RFI : Mais le renversement d’Ali Bongo par l’armée a été applaudi manifestement par la majorité des Gabonais. Cela ressemble à un coup d’État libérateur…
Oui, il n’y a pas de doute sur le sentiment de libération de l’emprise du pouvoir d’Ali Bongo, dans le contexte d’un processus électoral dont les règles et l’environnement n’ont cessé d’être modelés pour donner toutes les chances au président sortant d’être proclamé gagnant, même s’il perdait dans les urnes. En 2016, face à Jean Ping, pour proclamer la victoire d’Ali Bongo, il avait fallu sortir du chapeau un taux de participation invraisemblable de 99,9 % et un vote à 95,5 % en sa faveur dans la province du Haut-Ogooué, fief de la famille présidentielle. Dans la nuit du 31 août 2016, le quartier général du candidat Jean Ping était attaqué par hélicoptère, puis au sol par des troupes de la garde républicaine et de la police…
Cette année, le régime ne voulait manifestement pas prendre le risque de connaître de nouvelles contestations post-électorales : internet coupé, couvre-feu, tout était fin prêt pour une proclamation d’une nouvelle victoire du président sortant au milieu de la nuit. On comprend aisément que tout ce qui ressemble de près ou de loin à la chute du président Ali Bongo ait été accueilli par des vivats.
Mais c’est peut-être maintenant que la lutte pour le changement réel du système incarné par la famille Bongo va commencer, dites-vous
Oui, les déclarations du candidat de l’opposition à la présidentielle, Albert Ondo Ossa, sur TV5 Monde, ont surpris par leur clarté.

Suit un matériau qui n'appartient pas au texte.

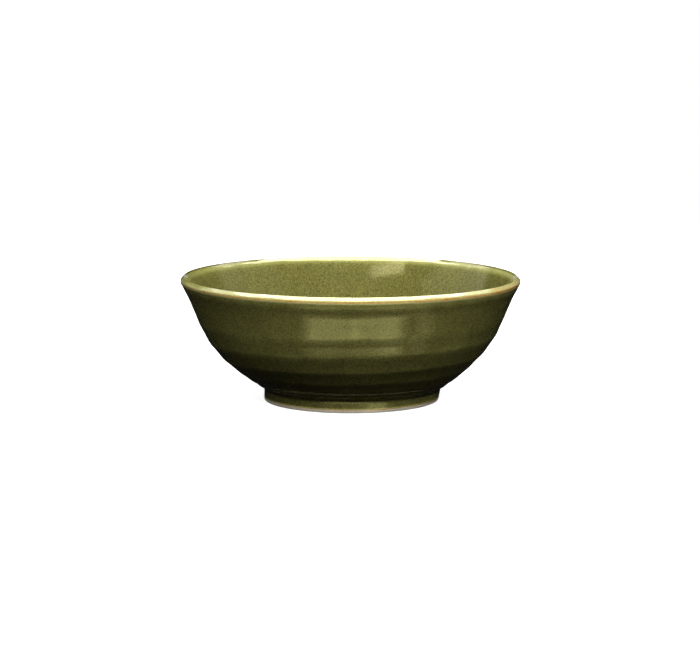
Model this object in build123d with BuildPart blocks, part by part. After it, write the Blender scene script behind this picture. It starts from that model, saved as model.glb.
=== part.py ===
from build123d import *
from math import hypot
import os

# A wheel-thrown rice bowl, turned about the Z axis. Every section is drawn as radius and height.
# The origin is the centre of the standing ring, on the table, with +Z up through the bowl.

# ---------------------------------------------------------------- driving sizes, mm and degrees

rim_diameter = 155.0  # across the widest part of the lip
bowl_height = 56.8  # from the table to the crest of the lip

foot_diameter = 80.0  # across the foot at the table
foot_height = 5.4  # from the table to the crease where the wall springs off the foot
foot_lean = 0.5  # the foot stands this much further out at the crease than at the table
foot_ring_width = 5.0  # standing ring, from its outer edge to its inner edge
foot_edge_round = 0.6  # both edges of the standing ring, rubbed smooth
well_draft = 0.6  # the hollow under the foot closes in by this much towards its ceiling
well_corner = 1.4  # glaze pooled in the corner of that hollow

rim_wall = 3.2  # wall under the lip, glaze included
base_wall = 4.6  # wall where it meets the floor, glaze included
floor_thickness = 4.8  # from the top of the foot ring to the eating surface
floor_radius = 24.0  # the flat part of the eating surface
lip_outer_share = 0.66  # how much of the lip's thickness the fuller, outer rounding takes

glaze = 0.5  # thickness of the fired glaze
bare_height = 1.4  # unglazed clay above the table
glaze_taper = 1.0  # height over which the glaze thins out to its edge

foot_slope = 35.5  # the wall's angle to the table where it springs off the foot
lip_slope = 60.0  # the wall's angle to the table just under the lip
springing_pull = 9.0  # how far the wall keeps close to its foot slope
flare_pull = 22.5  # how far the wall keeps close to its lip slope
belly_out = 0.87  # the fullness of the belly, as a share of the wall's run outwards
belly_up = 0.43  # and of its rise

turned_step = 4.2  # width of each of the lines turned with a tool above the foot
turned_count = 2
band_count = 6  # finger-wide bands left by throwing, up to the lip
band_hollow = 0.25  # how deep each band is hollowed below its two crests

# ---------------------------------------------------------------- places worked out from the sizes

rim_radius = rim_diameter / 2
foot_radius = foot_diameter / 2
spring_radius = foot_radius + foot_lean
well_ceiling = foot_height - glaze
floor_top = foot_height + floor_thickness

lip_outer_round = rim_wall * lip_outer_share
lip_inner_round = rim_wall - lip_outer_round

up_the_lip = Vector(1, 0).rotate(Axis.Z, lip_slope)
off_the_foot = Vector(1, 0).rotate(Axis.Z, foot_slope)


def inward(heading):
    """The direction into the wall, seen along a heading that climbs its outside."""
    return Vector(-heading.Y, heading.X)


# The lip is capped by two quarter rounds that share the line through both of their centres.
lip_inner_centre_height = bowl_height - lip_inner_round
centre_step = lip_outer_round - lip_inner_round
lip_outer_centre = Vector(
    rim_radius - lip_outer_round,
    lip_inner_centre_height - centre_step * up_the_lip.Y,
)
lip_inner_centre = lip_outer_centre + up_the_lip * centre_step

wall_spring = Vector(spring_radius, foot_height)
wall_top = lip_outer_centre - inward(up_the_lip) * lip_outer_round
wall_rise = wall_top - wall_spring

# The outside of the wall follows one curve from the crease to the lip: full in the belly, then
# drawn in at the waist and flared a little under the lip.
with BuildLine() as wall_guide:
    Bezier(
        wall_spring,
        wall_spring + off_the_foot * springing_pull,
        wall_spring + Vector(wall_rise.X * belly_out, wall_rise.Y * belly_up),
        wall_top - up_the_lip * flare_pull,
        wall_top,
    )
guide = wall_guide.edges()[0]

# Crest lines up the wall, as shares of the guide's length: turned lines first, then bands.
turned_crests = [turned_step * step / guide.length for step in range(turned_count + 1)]
band_share = (1 - turned_crests[-1]) / band_count
band_crests = [turned_crests[-1] + band_share * band for band in range(1, band_count + 1)]
crests = turned_crests + band_crests

# Places up the wall, as shares of the guide's length, that the inside keeps its thickness from.
inside_stations = [0.86, 0.66, 0.46, 0.26]


def wall_point(share, depth):
    """The point at a share of the wall's height, set into the wall by a depth."""
    return guide @ share + inward(guide % share) * depth


def wall_thickness(share):
    """The wall thins evenly from its base to its rim."""
    return base_wall + (rim_wall - base_wall) * share


def foot_side(height):
    """Radius of the outside of the foot."""
    return foot_radius + foot_lean * height / foot_height


def well_side(height):
    """Radius of the hollow under the foot."""
    return foot_radius - foot_ring_width - well_draft * height / foot_height


def outside_lines(coat):
    """Draw the outside from the crease to the crest of the lip, a coat below the surface."""
    for lower, upper in zip(crests[:-1], crests[1:]):
        hollow = 0 if upper == crests[-1] else band_hollow
        middle = (lower + upper) / 2
        ThreePointArc(wall_point(lower, coat), wall_point(middle, coat + hollow), wall_point(upper, coat))
    CenterArc(lip_outer_centre, lip_outer_round - coat, lip_slope - 90, 90)
    CenterArc(lip_inner_centre, lip_inner_round - coat, lip_slope, 90 - lip_slope)


def inside_lines(coat):
    """Draw the inside from the crest of the lip to the middle of the floor, a coat below it."""
    CenterArc(lip_inner_centre, lip_inner_round - coat, 90, lip_slope)
    lip_foot = lip_inner_centre + inward(up_the_lip) * (lip_inner_round - coat)
    stations = [wall_point(share, wall_thickness(share) - coat) for share in inside_stations]
    floor_edge = Vector(floor_radius, floor_top - coat)
    Spline(lip_foot, *stations, floor_edge, tangents=[-up_the_lip, Vector(-1, 0)])
    Line(floor_edge, (0, floor_top - coat))


def lip_crest(coat):
    """The highest point of the lip, a coat below its surface."""
    return lip_inner_centre + Vector(0, lip_inner_round - coat)


# The clay stops short of the finished surface by the glaze, down to the bare edge of the foot.
clay_crease = (spring_radius - glaze, foot_height)
taper_height = bare_height + glaze_taper
outer_glaze_edge = (foot_side(bare_height), bare_height)
outer_glaze_root = (foot_side(taper_height) - glaze, taper_height)
well_glaze_edge = (well_side(bare_height), bare_height)
well_glaze_root = (well_side(taper_height) + glaze, taper_height)
clay_well_corner = (well_side(foot_height) + glaze, foot_height)

# ---------------------------------------------------------------- bowl body: thrown wall and floor

with BuildPart() as bowl_body:
    with BuildSketch(Plane.XZ):
        with BuildLine():
            Line((0, foot_height), clay_crease)
            Line(clay_crease, wall_point(0, glaze))
            outside_lines(glaze)
            inside_lines(glaze)
            Line((0, floor_top - glaze), (0, foot_height))
        make_face()
    revolve(axis=Axis.Z)
bowl_body.part.label = "bowl_body"

# ---------------------------------------------------------------- foot ring: what the bowl stands on

with BuildPart() as foot_ring:
    with BuildSketch(Plane.XZ):
        with BuildLine():
            Polyline(
                (well_side(0), 0),
                (foot_side(0), 0),
                outer_glaze_edge,
                outer_glaze_root,
                clay_crease,
                clay_well_corner,
                well_glaze_root,
                well_glaze_edge,
                close=True,
            )
        make_face()
        fillet(vertices().group_by(Axis.Y)[0], foot_edge_round)
    revolve(axis=Axis.Z)
foot_ring.part.label = "foot_ring"

# ---------------------------------------------------------------- inside glaze: crest of the lip to the floor

with BuildPart() as inside_glaze:
    with BuildSketch(Plane.XZ):
        with BuildLine():
            inside_lines(0)
            Line((0, floor_top), (0, floor_top - glaze))
            inside_lines(glaze)
            Line(lip_crest(glaze), lip_crest(0))
        make_face()
    revolve(axis=Axis.Z)
inside_glaze.part.label = "inside_glaze"

# ---------------------------------------------------------------- outside glaze: bare edge to the crest of the lip

with BuildPart() as outside_glaze:
    with BuildSketch(Plane.XZ):
        with BuildLine():
            Line(outer_glaze_edge, wall_spring)
            outside_lines(0)
            Line(lip_crest(0), lip_crest(glaze))
            outside_lines(glaze)
            Polyline(wall_point(0, glaze), clay_crease, outer_glaze_root, outer_glaze_edge)
        make_face()
    revolve(axis=Axis.Z)
outside_glaze.part.label = "outside_glaze"

# ---------------------------------------------------------------- foot-well glaze: the hollow under the foot

with BuildPart() as foot_well_glaze:
    with BuildSketch(Plane.XZ):
        with BuildLine():
            Polyline(
                (0, well_ceiling),
                (well_side(well_ceiling), well_ceiling),
                well_glaze_edge,
                well_glaze_root,
                clay_well_corner,
                (0, foot_height),
                close=True,
            )
        make_face()
        pooled_corner = vertices().sort_by_distance((well_side(well_ceiling), well_ceiling))[0]
        fillet(pooled_corner, well_corner)
    revolve(axis=Axis.Z)
foot_well_glaze.part.label = "foot_well_glaze"

# ---------------------------------------------------------------- written out

os.makedirs("parts", exist_ok=True)
for piece in (bowl_body, foot_ring, inside_glaze, outside_glaze, foot_well_glaze):
    export_step(piece.part, f"parts/{piece.part.label}.step")
    size = piece.part.bounding_box().size
    print(f"{piece.part.label}: {piece.part.volume / 1000:.2f} cm3, {size.X:.2f} x {size.Z:.2f} mm")
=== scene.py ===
"""A wheel-thrown rice bowl in olive glaze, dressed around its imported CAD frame.

The bowl is one wall of stoneware turned about Z. Its clay, its foot ring and its three coats of
glaze are each swept round the axis by one Geometry Nodes tree, which also leaves the spiral of
finger-wide throwing bands, the slight wander of a hand-thrown wall and the thickness of the glaze
that the glaze's colour follows.
"""

import logging
import math
from dataclasses import dataclass, field
from enum import Enum
from typing import Any

import bmesh
import bpy
import numpy as np
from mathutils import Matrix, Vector


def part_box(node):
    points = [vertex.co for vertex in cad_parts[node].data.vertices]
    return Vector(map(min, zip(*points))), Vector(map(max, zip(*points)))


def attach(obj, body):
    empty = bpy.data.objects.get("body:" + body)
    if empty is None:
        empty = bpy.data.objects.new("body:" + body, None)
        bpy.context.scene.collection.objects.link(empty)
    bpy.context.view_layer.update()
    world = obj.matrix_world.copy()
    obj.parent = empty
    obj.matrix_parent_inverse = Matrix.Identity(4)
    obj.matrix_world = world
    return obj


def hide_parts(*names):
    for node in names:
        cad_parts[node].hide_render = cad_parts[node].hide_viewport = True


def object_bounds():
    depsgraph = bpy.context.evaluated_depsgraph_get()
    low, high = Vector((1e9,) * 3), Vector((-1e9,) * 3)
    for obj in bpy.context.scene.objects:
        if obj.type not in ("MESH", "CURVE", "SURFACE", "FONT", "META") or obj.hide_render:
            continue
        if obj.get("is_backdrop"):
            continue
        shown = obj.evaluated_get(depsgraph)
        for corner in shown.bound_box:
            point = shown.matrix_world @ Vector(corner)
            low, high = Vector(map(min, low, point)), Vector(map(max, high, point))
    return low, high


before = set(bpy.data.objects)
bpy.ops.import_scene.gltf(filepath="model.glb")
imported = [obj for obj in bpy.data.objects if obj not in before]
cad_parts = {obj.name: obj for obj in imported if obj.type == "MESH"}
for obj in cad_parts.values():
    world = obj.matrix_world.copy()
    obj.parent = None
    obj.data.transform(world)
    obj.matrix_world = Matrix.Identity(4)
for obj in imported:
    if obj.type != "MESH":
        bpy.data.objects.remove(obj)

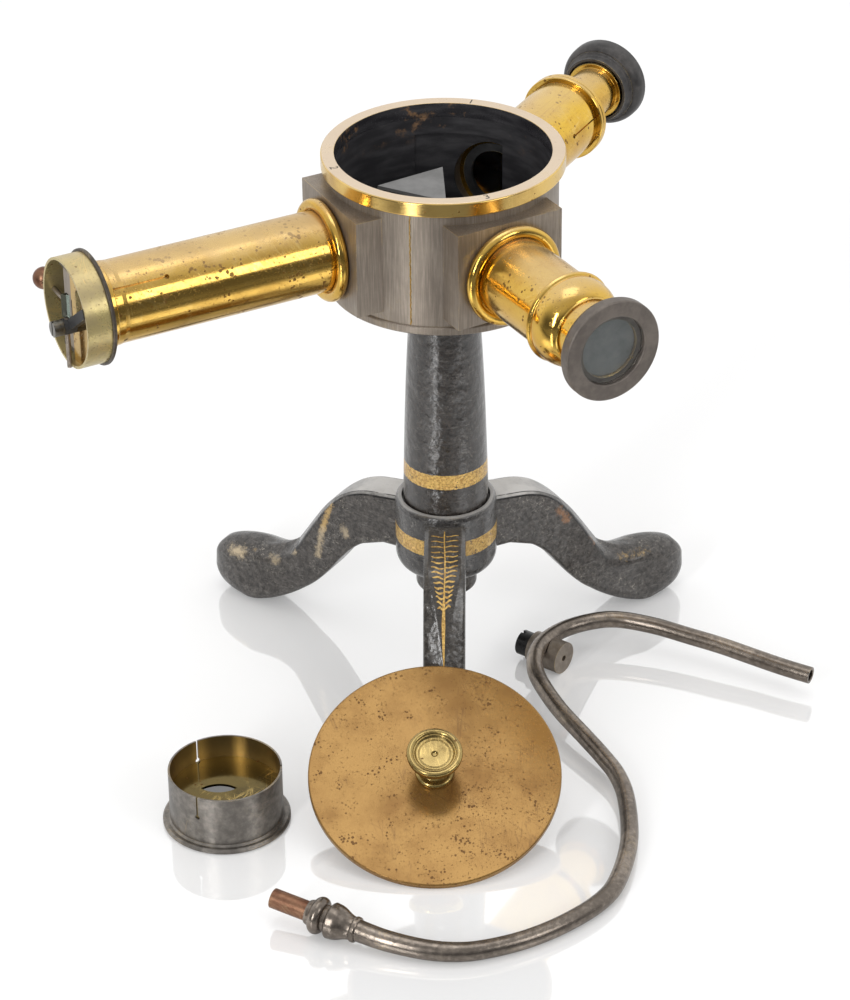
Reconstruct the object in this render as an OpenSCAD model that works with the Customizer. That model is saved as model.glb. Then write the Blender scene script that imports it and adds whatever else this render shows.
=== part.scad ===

Pour lui, la prise de pouvoir par le général Oligui est une « révolution de palais » qui vise à maintenir en place « le système Bongo » au bénéfice notamment de Pascaline, sœur d’Ali avec laquelle les relations sont réputées difficiles depuis longtemps.
Le général Oligui recevait déjà le patronat gabonais dans une cérémonie très officielle, parfaitement orchestrée et médiatisée, le lendemain de sa prise du pouvoir, avec l’assurance d’un chef d’État qui n’est pas là pour quelques semaines. Il entend prêter serment dès ce lundi 4 septembre devant la Cour constitutionnelle, institution temporairement rétablie pour cette occasion.
Si c’est bien Marie-Madeleine Mborantsuo, qui préside la Cour constitutionnelle depuis sa création en 1991, (depuis 32 ans donc) - une des personnalités les plus puissantes du système Bongo-, qui reçoit le serment du général Oligui, les Gabonais n’auront plus beaucoup de doutes sur le scénario qui est en train d’être méthodiquement déroulé : celui d’un coup d’État préventif contre la perspective d’une véritable démocratisation.